We like to conceptually bucket infrastructure by how much work it takes for a developer to “own” it as part of their application. That way we can extrapolate what types of tools and organizational support systems we need to put in place to make it easy for devs to take ownership, but not too hard for central teams to support. We see three buckets, with varying levels of effort for developers to “own”:
Compute resources have been almost completely abstracted away, and we’re firmly past the point of developers having to care about hardware. We don’t even really notice the difference between instances from different cloud providers. Sure we could say “provider X has better i/o on their SSDs than provider Y”, but for most developers, that’s pretty far down the stack of things they have to care about. Furthermore, you more or less take what you get at the compute/storage infrastructure level. The only cost-effective solutions require providers to develop huge economics of scale, so as consumers of this infrastructure, we’ve always been “price takers.” There isn’t really even an opportunity for developers to care about this layer of their stack.
Naturally this is the easiest to outsource or centralized. Pure ops headcount has been on the decline since cloud adoption started picking up, and it’s obvious that this will continue to become more and more “invisible” to developers. We consider this largely a solved problem.
A lot of first-order tasks that used to require direct interaction with compute resources are now abstracted away by cloud primitives, opening up another category of infrastructure that’s a little closer to the developer workflows. Object storage in cloud buckets are a good example, as are elastic load balancers. These were once very close to developer workflows, but they’ve found such a mass following that they have ended up influencing our behavior, and It won’t be long before these primitives become as much of a commodity as compute resources (this is happening already, there’s not much of a difference between Google cloud buckets and Amazon cloud buckets, and you can use them interchangeably).
These systems don’t need a ton of attention either.
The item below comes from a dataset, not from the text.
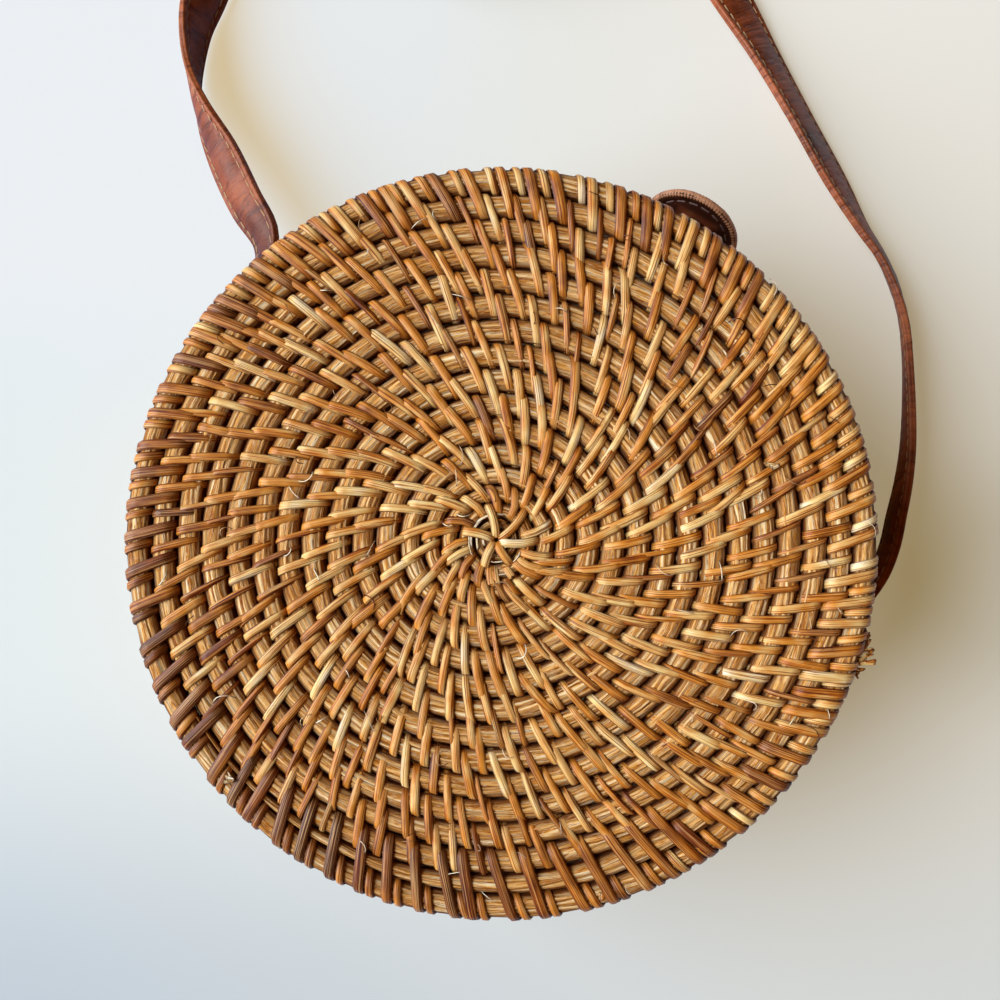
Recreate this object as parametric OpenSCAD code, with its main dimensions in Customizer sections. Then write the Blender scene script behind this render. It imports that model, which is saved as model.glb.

They’re almost the same as compute/storage/networking. Even if you do need in-house experts to help developers use these components, you only need a few and they can scale to the entire org.
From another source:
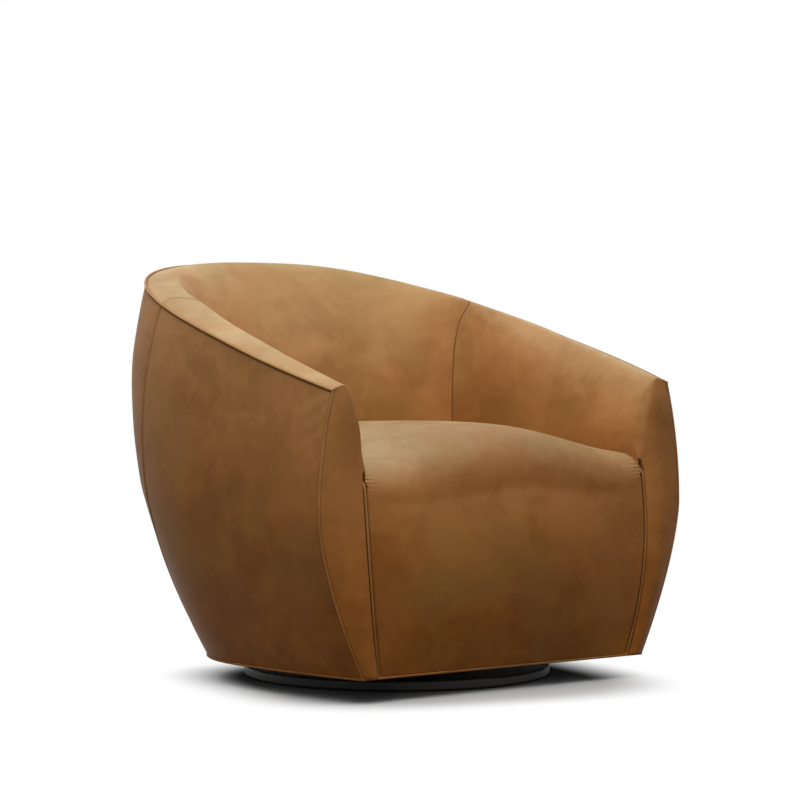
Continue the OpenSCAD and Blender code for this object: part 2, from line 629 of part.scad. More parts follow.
module top_rail() {
    rail_room = 1;
    outer = [for (a = ring_stations) flat(place(a, edge_r(a) - liner_in - rail_room, 0))];
    inner = [for (a = ring_stations) flat(place(a, roll_r(a) + padding_at(a) + rail_room, 0))];
    n = len(ring_stations);
    color(plywood) intersection() {
        translate([0, 0, edge_mid_z / 2]) linear_extrude(edge_mid_z)
            polygon(concat(outer, [for (i = [n - 1 : -1 : 0]) inner[i]]));
        tilted_slab(-rail_drop - rail_t, rail_t);
    }
}
module front_board() {
    post_room = 60;
    w = front_bottom_half_w - post_room;
    color(plywood) translate([-w, frame_y, ring_top])
        cube([2 * w, front_board_t, seat_ring_z - ply_t - ring_top]);
}
module lower_post_front_left() lower_post(-post_front);
module lower_post_front_right() lower_post(post_front);
module lower_post_side_left() lower_post(-post_side);
module lower_post_side_right() lower_post(post_side);
module lower_post_back_left() lower_post(-post_back);
module lower_post_back_right() lower_post(post_back);
module upper_post_front_left() upper_post(-post_front);
module upper_post_front_right() upper_post(post_front);
module upper_post_side_left() upper_post(-post_side);
module upper_post_side_right() upper_post(post_side);
module upper_post_back_left() upper_post(-post_back);
module upper_post_back_right() upper_post(post_back);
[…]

Some infrastructure like specialized databases and search engines are very sensitive to access patterns. How developers model and code their applications has a strong effect on how the systems behave. A one-size-fits-all approach is impossible to apply, and developers always have to have some awareness of what they’re doing and how it’s impacting underlying systems. These systems are the hardest to fully abstract away, as they’re closely tied to application code. Even fully managed databases like Amazon Dynamo and RDS expose a number of tuning knobs out of awareness of the need for developer customization.
Centralizing expertise is only moderately effective for this type of infrastructure. Economies of scale can help take away truly redundant work like deployment automation, auto-scaling, and the setup of canned monitoring dashboards. But interpreting what those systems are doing under different conditions and understanding how they should be modified to meet a specific workload is not simply automatable. Ownership over this infrastructure takes deep knowledge of both infrastructure system internals and application internals.
The above categorizations are not static, and will certainly change. We can probably always categorize any infrastructure as “High/Medium/Low” effort to manage, but commoditization happens from the bottom up. What’s hard today naturally gets abstracted away and is easier tomorrow. This is a natural outcome of the growth in popularity of any solution. Everyone used to have to know exactly how their computers worked to use them correctly. Then computers go so popular we had to abstract that stuff away to get to a wider audience and solve bigger problems. Once that was abstracted away, everyone had to know how servers worked to build web and mobile applications. Again, we've abstracted most of that away with the cloud because developers demanded it (even some data services have multi-tenant cloud offerings that are very narrow in use case support, but much easier to use, requiring almost no ops awareness from developers). This is continuing with tools that let you build apps without writing any code. It’s not the silver bullet for everyone, but you can bet it will highlight a growing market that will force standards and commoditization at lower levels.
The things that seem hard today, like distributed data management and tuning serverless functions for scale are probably going to get further abstracted, and we’ll see higher order problems we have to deal with. As long as software development gets closer and closer to solving domain problems, the less time we’re going to have to deal with the minute complexities, even the ones that didn’t seem like such a big inconvenience yesterday.